Va da sè che per continuare ad attrarre professionisti sanitari dall’Italia “è importante offrire un pacchetto retributivo competitivo, ma anche opportunità di sviluppo professionale, un ambiente di lavoro positivo, flessibilità in termini di orari”, spiega Annalisa Job. Senza dimenticare la possibilità di lavorare a distanza: “Lo smart working è un tema assolutamente attuale, come pure una flessibilità oraria che renda più conciliabile la vita professionale con quella personale”. 

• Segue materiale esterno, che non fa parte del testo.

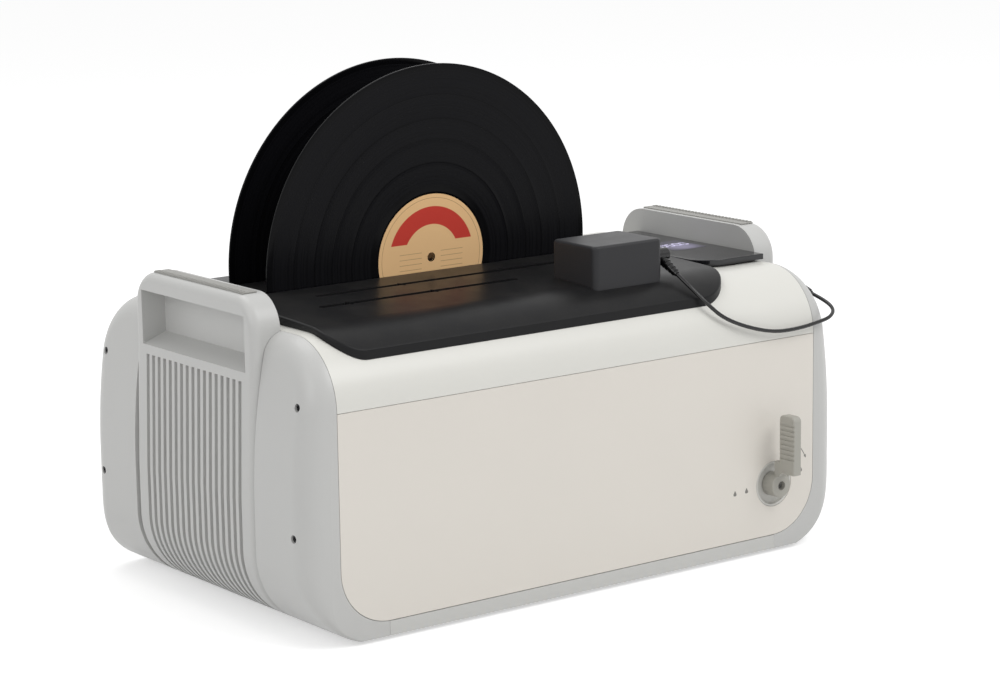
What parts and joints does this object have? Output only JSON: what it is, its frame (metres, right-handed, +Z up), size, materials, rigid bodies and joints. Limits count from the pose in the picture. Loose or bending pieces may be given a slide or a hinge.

Per attirare le nuove generazioni di lavoratori in Svizzera occorre quindo conoscerne le priorità. “Nel 2022 – afferma Andrea Puglia – i colleghi della Cisl italiana hanno condotto un sondaggio tra i propri iscritti. Parliamo di centinaia di migliaia di lavoratori, quindi si tratta di un sondaggio rappresentativo. Alle persone veniva chiesto di indicare qual sia la componente del contratto più importante. Il salario era solo al terzo posto. Al primo posto c’era il welfare, cioè tutto il tema della previdenza sociale, e al secondo posto c’erano le forme di conciliabilità tra lavoro e vita privata”. 

Ciò significa che il mercato del lavoro è cambiato, come pure chi lavora. “L’equilibrio tra lavoro e vita privata – conclude Annalisa Job – è un fattore estremamente importante nella scelta dell’impiego e del datore di lavoro, soprattutto per le persone giovani, ma anche per le famiglie. È in corso un ripensamento”.